Objective: Our objective was to learn whether genetic polymorphisms of metabolic enzymes or transport proteins provide a mechanistic understanding of the in vivo disposition of atrasentan, a selective endothelin A receptor antagonist.
Methods: Atrasentan uptake was measured in HeLa cells transfected to express major alleles of organic anion transporting polypeptide 1B1 (OATP1B1). The results were used to classify individuals as extensive, intermediate, or poor OATP1B1 transporters according to their SLCO1B1 genotypes. Analysis of covariance including genotype, study, age, weight, sex, and ethnicity was used to identify factors influencing atrasentan single-dose (n = 44) and steady-state (n = 38) pharmacokinetic parameters.
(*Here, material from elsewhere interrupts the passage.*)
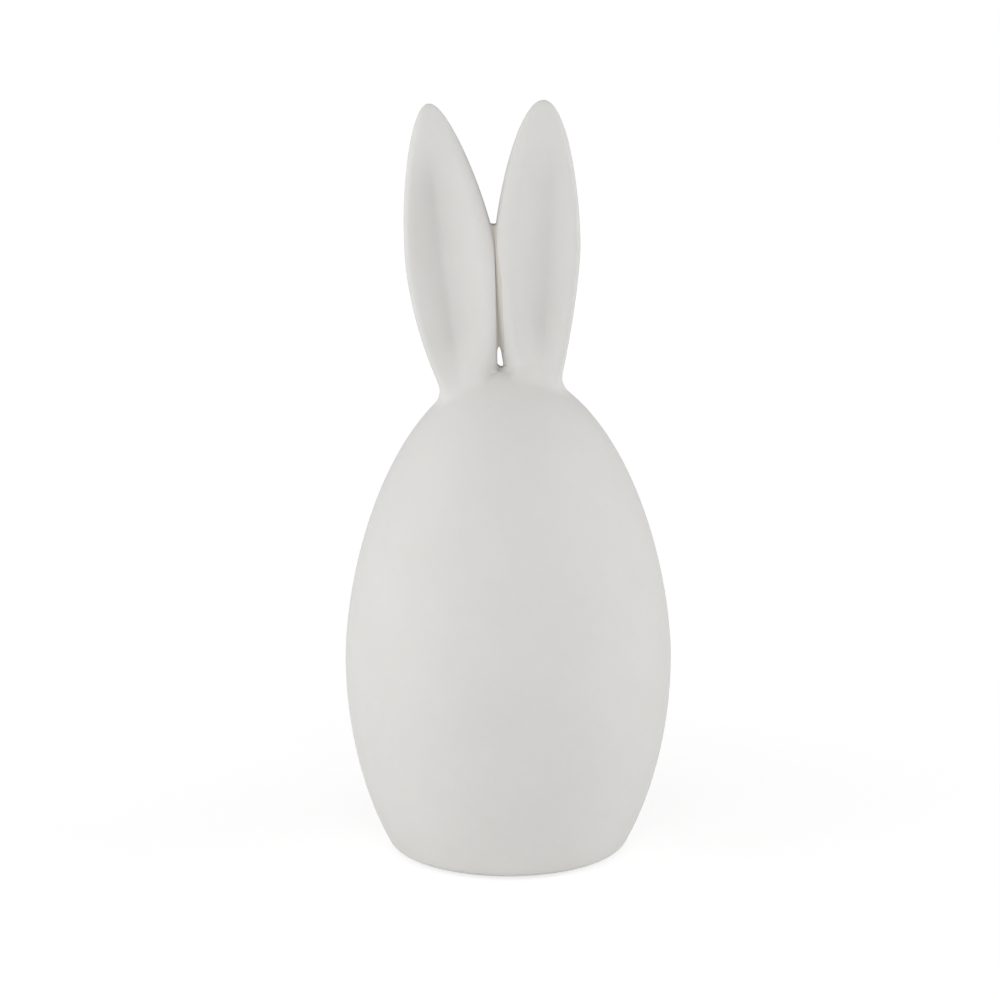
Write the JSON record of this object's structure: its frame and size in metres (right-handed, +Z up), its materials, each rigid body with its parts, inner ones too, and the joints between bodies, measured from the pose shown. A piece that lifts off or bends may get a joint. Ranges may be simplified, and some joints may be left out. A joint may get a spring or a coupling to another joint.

Genotypes for cytochrome P450 3A5, uridine diphosphate-glucuronosyltransferase (UGT) 1A1, UGT2B4, UGT2B15, adenosine triphosphate-binding cassette subfamily B (ABCB) 1, solute carrier organic anion transporter (SLCO) 1B1, and solute carrier family 22 (SLC22) A2 were each assessed.
Results: Single-dose atrasentan exposure (P = .0244), steady-state atrasentan exposure (P = .0108), and maximum postdose plasma concentration (P = .0002) were associated with OATP1B1 activity classified by SLCO1B1 genotype. No other tested genotypes were observed to be associated with both single-dose and steady-state atrasentan pharmacokinetics.
Conclusions: OATP1B1 is a meaningful factor for atrasentan disposition. Individuals may be classified as having extensive, intermediate, or poor OATP1B1 transport phenotypes according to SLCO1B1 genotypes. Increased exposures of OATP1B1 substrates might be expected in individuals who have the poor transporter phenotype or are treated with an OATP1B1 inhibitor.